The East Village/Lower East Side rezoning hearing went on for more than four hours at the City Planning Commission on Wednesday. Elected officials and most community groups gave their conditional support for the plan but opponents made good on their threat to mount a demonstration in front of the hearing venue at New York University’s Law School.

The community-initiated rezoning proposal is intend to preserve the character of the neighborhood, restrain the rash of oversized development and expand the opportunities for affordable housing.

But opponents, many from Chinatown, said it was a “racist” scheme that favors the white residents in the East Village.
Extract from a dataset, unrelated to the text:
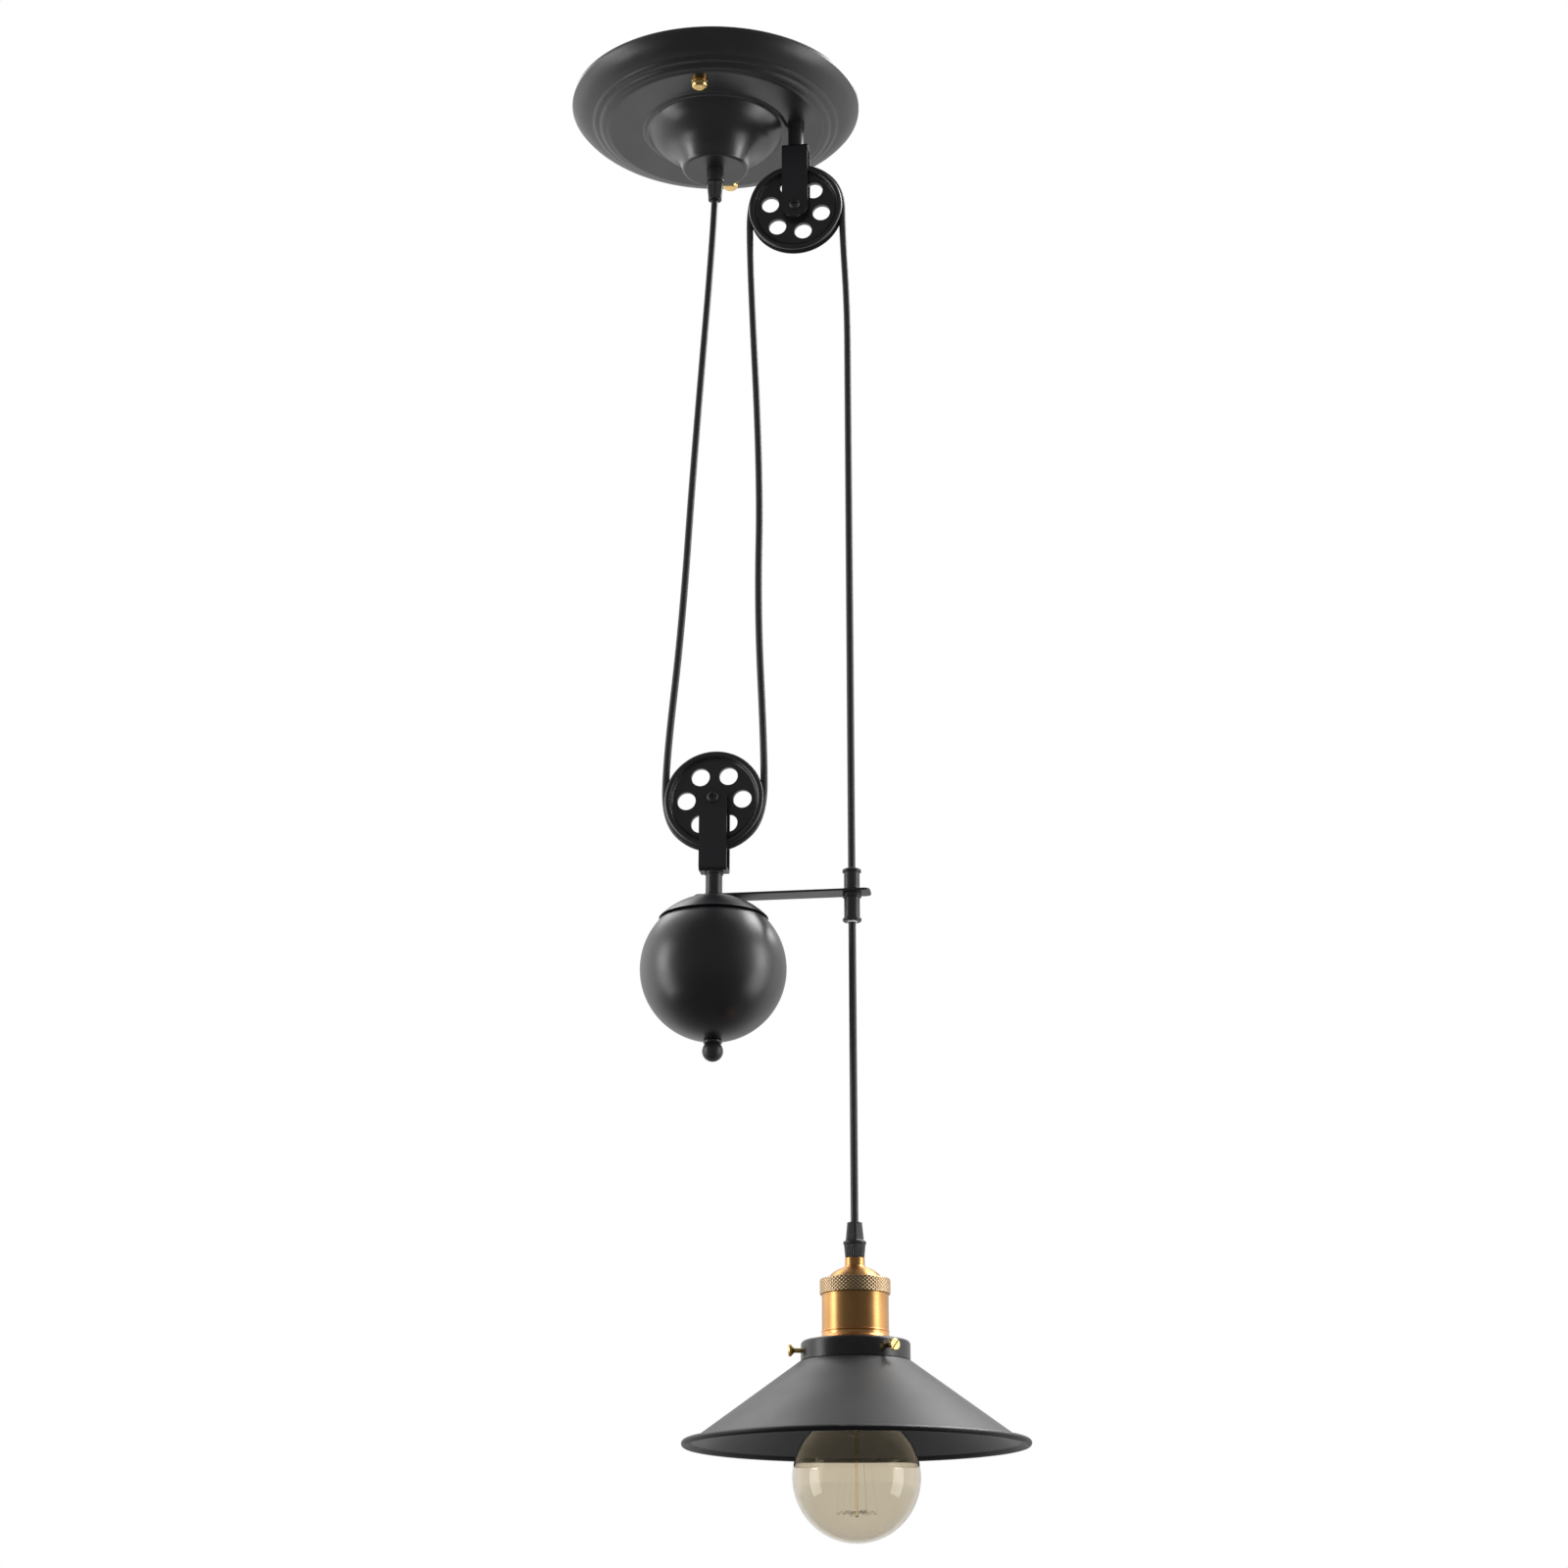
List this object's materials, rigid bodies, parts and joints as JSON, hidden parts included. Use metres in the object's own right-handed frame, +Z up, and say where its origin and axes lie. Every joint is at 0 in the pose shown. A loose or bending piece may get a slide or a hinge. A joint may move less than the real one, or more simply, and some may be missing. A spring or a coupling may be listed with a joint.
{
  "type": "rise and fall pendant lamp",
  "caption": "Pendant lamp whose height is set by hand: the cord runs over a fixed pulley and under a ball weight's pulley, with a wide conical shade and a globe bulb.",
  "frame": {"origin": "centre of the ceiling cover on the ceiling plane", "axes": "+Z up into the ceiling, X from the weight's side to the lamp's side, pulleys turn about Y; the whole lamp hangs below z = 0"},
  "size_m": [0.313, 0.22, 1.0306],
  "materials": {
    "cover_paint": "satin black powder coat",
    "bracket_paint": "satin black powder coat",
    "pulley_paint": "semi-gloss black enamel",
    "weight_paint": "satin black powder coat",
    "shade_paint": "satin black powder coat",
    "zinc_steel": "zinc plated",
    "black_steel": "black oxide, slightly glossy",
    "polished_brass": "polished",
    "brushed_brass": "brushed round the body",
    "aged_brass": "aged, diamond knurled",
    "copper_brass": "warm satin",
    "black_plastic": "fine satin",
    "white_plastic": "satin",
    "ceramic": "glazed",
    "cord_sheath": "smooth round sheath",
    "clear_glass": "clear with a faint warm tint",
    "stem_glass": "clear rod",
    "wire": "fine dark wire",
    "nickel": "bright screw cap",
    "raw_iron": "as cast"
  },
  "bodies": {
    "ceiling": {"canopy": "cover_paint", "mounting_strap": "zinc_steel", "strap_studs": "zinc_steel", "stud_lock_nuts": "zinc_steel", "cap_nuts": "polished_brass", "earth_screw": "polished_brass", "terminal_block": "white_plastic", "terminal_screws": "polished_brass", "rose_grip_body": "black_plastic", "rose_grip_nut": "black_plastic", "rose_grip_lock_nut": "black_plastic", "cord_tail": "cord_sheath", "upper_stem": "black_steel", "upper_bolt": "zinc_steel", "upper_bolt_nut": "zinc_steel", "upper_bracket": "bracket_paint", "upper_axle_screw": "black_steel", "upper_axle_sleeve": "polished_brass", "upper_axle_nut": "black_steel", "cord_upper_bight": "cord_sheath", "cord_leg_down": "cord_sheath", "cord_leg_up": "cord_sheath", "cord_drop": "cord_sheath"},
    "upper_pulley": {"upper_pulley": "pulley_paint"},
    "counterweight": {"lower_bracket": "bracket_paint", "lower_axle_screw": "black_steel", "lower_axle_sleeve": "polished_brass", "lower_axle_nut": "black_steel", "weight_stem": "black_steel", "guide_arm": "bracket_paint", "ferrule_upper": "black_steel", "ferrule_lower": "black_steel", "ferrule_liner": "white_plastic", "weight_cap": "weight_paint", "weight_shell": "weight_paint", "weight_ballast": "raw_iron", "weight_rod": "zinc_steel", "weight_rod_nuts": "zinc_steel", "finial": "black_steel", "cord_lower_bight": "cord_sheath"},
    "lower_pulley": {"lower_pulley": "pulley_paint"},
    "lamp": {"lamp_grip_nut": "black_plastic", "lamp_grip_body": "black_plastic", "holder_cap": "brushed_brass", "holder_ring": "aged_brass", "holder_body": "brushed_brass", "holder_skirt": "copper_brass", "gallery": "shade_paint", "gallery_nut": "aged_brass", "shade": "shade_paint", "socket_insert": "ceramic", "socket_thread": "polished_brass", "contact_strip": "polished_brass", "bulb_cap": "nickel", "bulb_glass": "clear_glass", "bulb_stem": "stem_glass", "filament": "wire"},
    "thumb_screw_front": {"thumb_screw_front": "polished_brass"},
    "thumb_screw_left": {"thumb_screw_left": "polished_brass"},
    "thumb_screw_rear": {"thumb_screw_rear": "polished_brass"}
  },
  "joints": [
    {"name": "weight_slide", "type": "slide", "parent": "ceiling", "child": "counterweight", "axis": [0, 0, 1], "range_m": [-0.06, 0.3], "deforming": ["cord_leg_down", "cord_leg_up"]},
    {"name": "lamp_slide", "type": "slide", "parent": "ceiling", "child": "lamp", "axis": [0, 0, 1], "range_m": [-0.6, 0.12], "deforming": ["cord_drop"]},
    {"name": "upper_pulley_turn", "type": "hinge", "parent": "ceiling", "child": "upper_pulley", "pos_m": [0.06, 0, -0.09], "axis": [0, 1, 0], "range_deg": [-204, 1013]},
    {"name": "lower_pulley_turn", "type": "hinge", "parent": "counterweight", "child": "lower_pulley", "pos_m": [0.0035, 0, -0.541], "axis": [0, 1, 0], "range_deg": [-507, 103]},
    {"name": "thumb_screw_front_slide", "type": "slide", "parent": "lamp", "child": "thumb_screw_front", "axis": [0.6691, -0.7431, 0], "range_m": [0, 0.003]},
    {"name": "thumb_screw_left_slide", "type": "slide", "parent": "lamp", "child": "thumb_screw_left", "axis": [-0.9781, -0.2079, 0], "range_m": [0, 0.003]},
    {"name": "thumb_screw_rear_slide", "type": "slide", "parent": "lamp", "child": "thumb_screw_rear", "axis": [0.309, 0.9511, 0], "range_m": [0, 0.003]}
  ],
  "couplings": [
    {"joint": "lamp_slide", "follows": "weight_slide", "ratio": -2},
    {"joint": "upper_pulley_turn", "follows": "weight_slide", "rad_per_m": 58.824},
    {"joint": "lower_pulley_turn", "follows": "weight_slide", "rad_per_m": -29.412}
  ]
}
It was a charge greatly resented by Chris Kui, executive director of Asian Americans for Equality, and Rocky Chin, a Community Board 3 member, and other supporters of the rezoning at the hearing.

Speaking in favor of the rezoning were Councilmembers Rosie Mendez and Alan Gerson, but they called for amendments suggested by Community Board 3. Special oversight and enforcement protections against tenant harassment and protection against demolition of sound buildings were at the top of the list.

Many of the supporters of the plan also called for other changes to it. They want legal services to be available for low-income tenants at risk of landlord harassment, a guarantee that at least 30 percent of new residential development would be affordable housing rather than the current voluntary program that would result in an estimated 20 percent, and the affordable housing options to be available on all the wide avenues north and south of Houston St.

In addition, supporters want the zoning to encourage energy-efficient green building development. Supporters are also calling for an amended zoning code to stem the spread of bars, including the use of rear yards in residential zones even where commercial uses are allowed.

The proposed changes appeared to be suggestions and the speakers who supported them did not say they would oppose the plan if it stayed the same.

Josephine Lee, coordinator of the Coalition to Protect Chinatown and the Lower East Side — an offshoot of the Chinese Staff and Workers organization — and leader of the more than 100 protesters outside, told the commissioners they were “full of baloney” and only wanted to would kick the Chinese, Latinos and African Americans out of Chinatown, which is not part of the rezoning.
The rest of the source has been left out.